In proportion to these two factors - how much lower than God a thing is, and how strongly it pulls at one - it becomes that much less easy for thoughts and hearts to rise to God.

We supplement this thought with a modern comparison: a galvanometer is a compass needle on its pivot, with a coil of wire around it. If we send a current into the coil, the needle swings the right direction and the right amount - unless there are outside pulls on it, such as a 33, 000 volt power line or a lot of magnetic steel. Then the outside pull also affect the needle. If the outside pulls are very powerful, and the current in the coil is mild, the coil current may have no effect: the outside pulls have taken over. This is an image of my mind: when God sends an actual grace to lead me and enable me to do a particular good thing here and now, the first thing it should do is to put the good thought into my mind, that is, cause the needle to swing to the right position. The current in the coil is grace: it is mild, in that it respects my freedom; the outside pulls, if one lets himself become too deeply caught, take away freedom in varied degrees.

If the outside pulls take over, the person is spiritually blind. But even short of that, the pulls may make it less easy for grace to register. It is evident, the more free from all outside pulls a person is, the more sensitive he will be to the stirrings of grace.

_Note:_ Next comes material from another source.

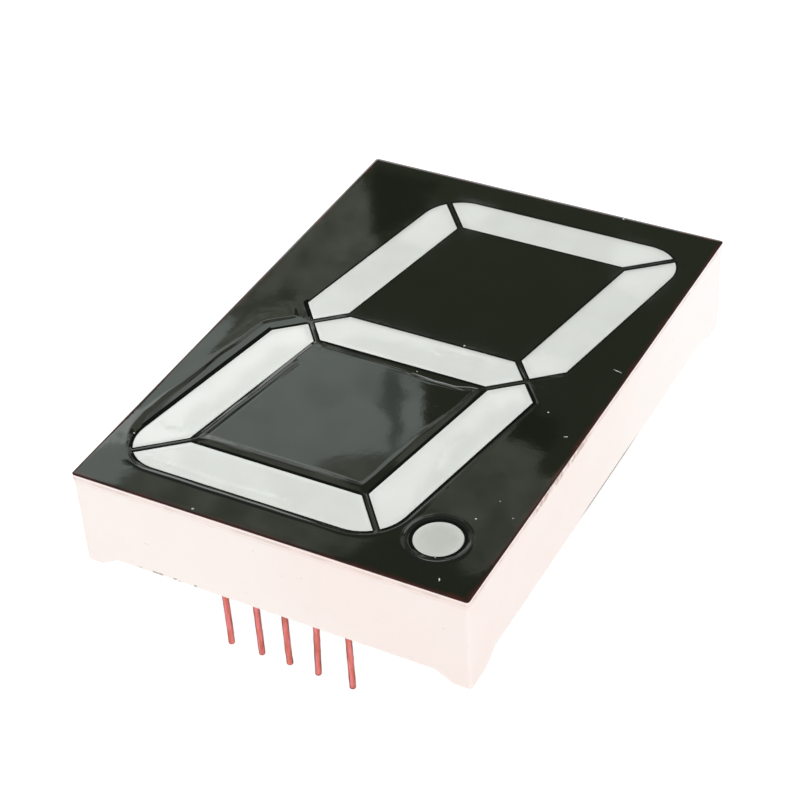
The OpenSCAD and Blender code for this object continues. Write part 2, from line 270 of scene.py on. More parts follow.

This points in the direction of reducing the pulls of creatures, even legitimate ones. The use of sex in marriage is not only lawful, if done within the plans of the Father, but can even be meritorious. Yet a thing may have two sides like the thorns in the parable of the sower, which stand for riches and pleasures of this life - they may be good in themselves, yet at the same time may cause a difficulty. That is the way it is with creatures. The stronger their pull, the greater the difficulty. Hence even the lawful use of sex, which as said, can even be meritorious, has also the effect of making it less easy to perceive the more delicate stirrings of grace.

So St. Paul and the Church do have a point, which has nothing to do with the inherent merit or value of women.